Predesignate a group of experts ready to assemble immediately for large-scale disasters to help response and early recovery efforts function more efficiently;

Maintain a single, well-publicized State website for post-disaster information as well as investigate better use of 911, social media and mobile apps to communicate with the public and local officials;

Develop catastrophic debris management procedures, encouraging local jurisdictions to adopt debris management plans as well as establishing a contracting template to protect against unscrupulous contractors;

Expand the role of the Texas Department of Transportation in debris removal, a first during Harvey recovery, after future catastrophic storms; and

Create a case management program at the state level to replace the federal version to speed up the response to individual needs.

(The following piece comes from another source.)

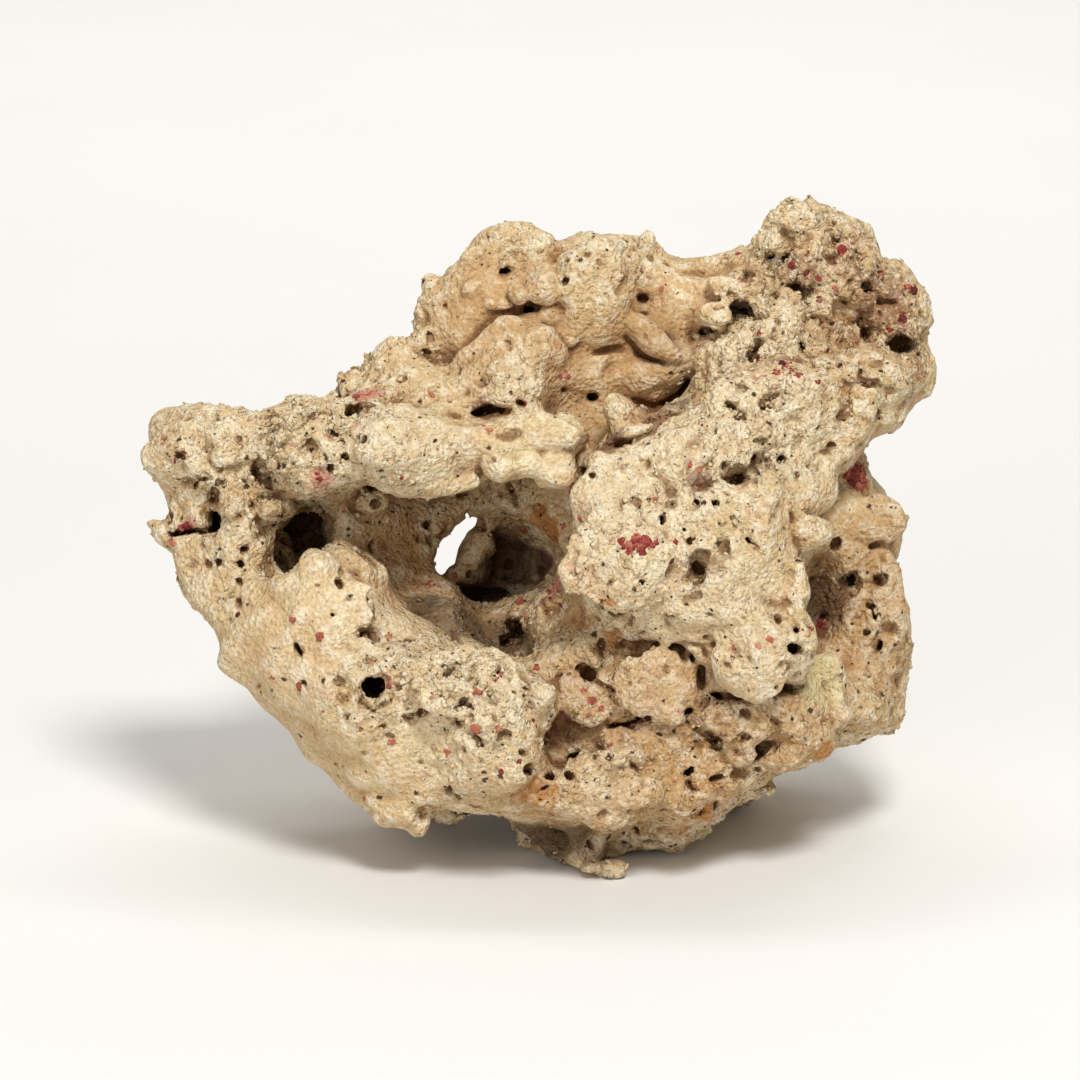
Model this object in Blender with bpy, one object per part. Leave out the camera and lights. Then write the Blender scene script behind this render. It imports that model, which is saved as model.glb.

The Commission also recommends that the Texas Division of Emergency Management be integrated into the extensive emergency management functions currently performed by The Texas A&M University System to improve the training of local officials in disaster assistance, emergency management training, mitigation and preparedness planning, and emergency response.

Following this recommendation, the Governor announced that the Texas Division of Emergency Management, under the leadership of Chief Kidd, will now operate within The Texas A&M University System. A memorandum of understanding has been signed by the Texas A&M System and the Texas Department of Public Safety; Chief Kidd will continue to head the Texas Division of Emergency Management as a vice chancellor of the A&M System.

Other recommendations offered in the report will require the cooperation of Congress and the federal government, including the creation of a single intake form and an automated intake system so disaster survivors do not have to fill out so many applications for services.

The Governor's Commission also looked at the need to future-proof the state's infrastructure. The report recommended prioritizing more than 4,000 potential projects and establishing a study committee to evaluate and propose options for a state-local partnership to help future-proof Texas against flood events on a watershed basis.